TweedieDist = TweedieDistribution(1.5)
t_glm1 = GeneralizedLinearRegressor(family=TweedieDist, alpha_search=True, l1_ratio=1, fit_intercept=True)
t_glm1.fit(X_train_t, y_train_t, sample_weight=w_train_t)


pd.DataFrame({'coefficient': np.concatenate(([t_glm1.intercept_], t_glm1.coef_))},
             index=['intercept'] + t_glm1.feature_names_).T

[15]:

	intercept	VehBrand[B1]	VehBrand[B10]	VehBrand[B11]	VehBrand[B12]	VehBrand[B13]	VehBrand[B14]	VehBrand[B2]	VehBrand[B3]	VehBrand[B4]	...	VehAge[1]	VehAge[2]	VehPower[4]	VehPower[5]	VehPower[6]	VehPower[7]	VehPower[8]	VehPower[9]	BonusMalus	Density
coefficient	2.88667	-0.064157	0.0	0.231868	-0.211061	0.054979	-0.270346	-0.071453	0.00291	0.059324	...	0.008117	-0.229906	-0.111796	-0.123388	0.060757	0.005179	-0.021832	0.208158	0.032508	0.000002

1 rows × 60 columns

Again, we use the distribution’s deviance to measure model performance

[16]:

print('training loss s_glm1: {}'.format(
    TweedieDist.deviance(y_train_t, t_glm1.predict(X_train_t), sample_weight=w_train_t)/np.sum(w_train_t)))

print('testing loss s_glm1:  {}'.format(
    TweedieDist.deviance(y_test_t, t_glm1.predict(X_test_t), sample_weight=w_test_t)/np.sum(w_test_t)))
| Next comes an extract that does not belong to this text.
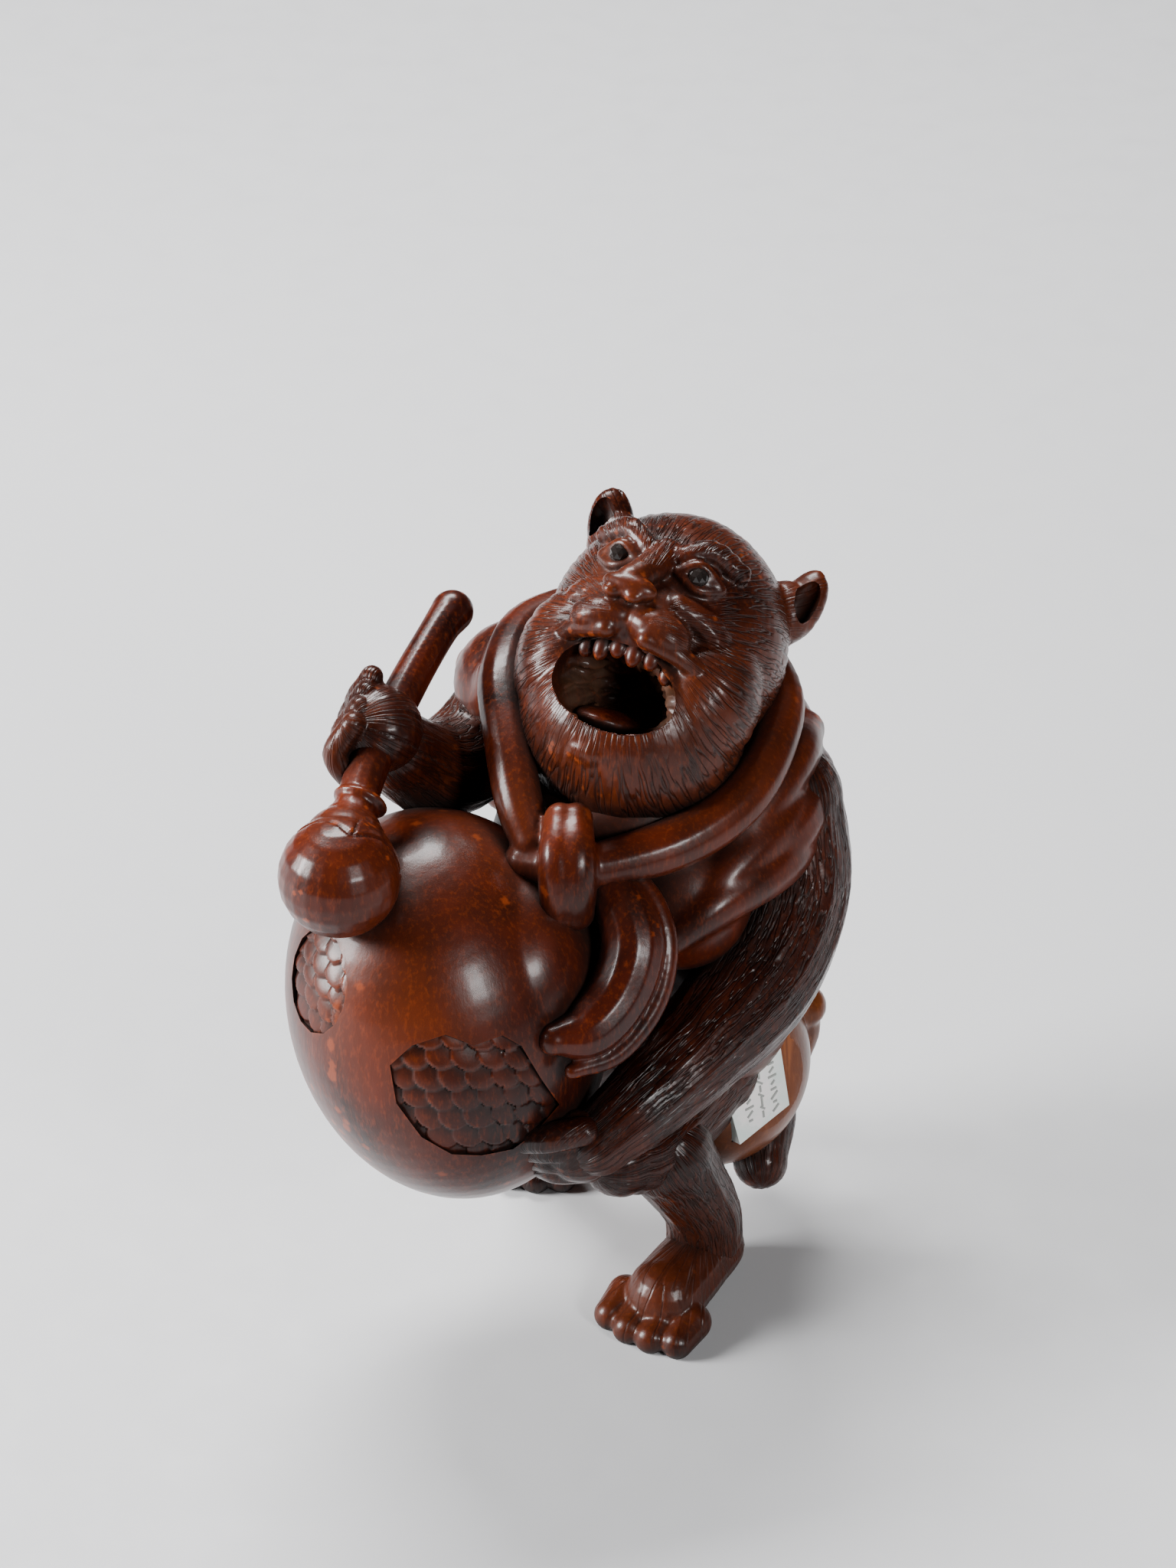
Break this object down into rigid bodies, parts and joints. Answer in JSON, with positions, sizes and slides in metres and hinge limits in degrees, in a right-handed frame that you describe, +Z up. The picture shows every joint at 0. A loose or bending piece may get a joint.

training loss s_glm1: 73.91371104577468
testing loss s_glm1:  72.35318912371723

Finally, we again show the total predicted vs. true claim amount on the training and test set

[17]:

#Put together freq * sev together
print("Total claim amount on train set, observed = {}, predicted = {}".
     format(df['ClaimAmountCut'].values[train].sum(),
            np.sum(df['Exposure'].values[train] * t_glm1.predict(X_train_p)))
     )

print("Total claim amount on test set, observed = {}, predicted = {}".
     format(df['ClaimAmountCut'].values[test].sum(),
            np.sum(df['Exposure'].values[test] * t_glm1.predict(X_test_p)))
     )

Total claim amount on train set, observed = 44594644.68, predicted = 45027861.66007367
Total claim amount on test set, observed = 4707551.370000001, predicted = 4999381.033866642

In terms of the combined proximity to the true total claim amounts, the frequency severity model performed a bit better than Tweedie model. However, both approaches ultimately prove to be effective.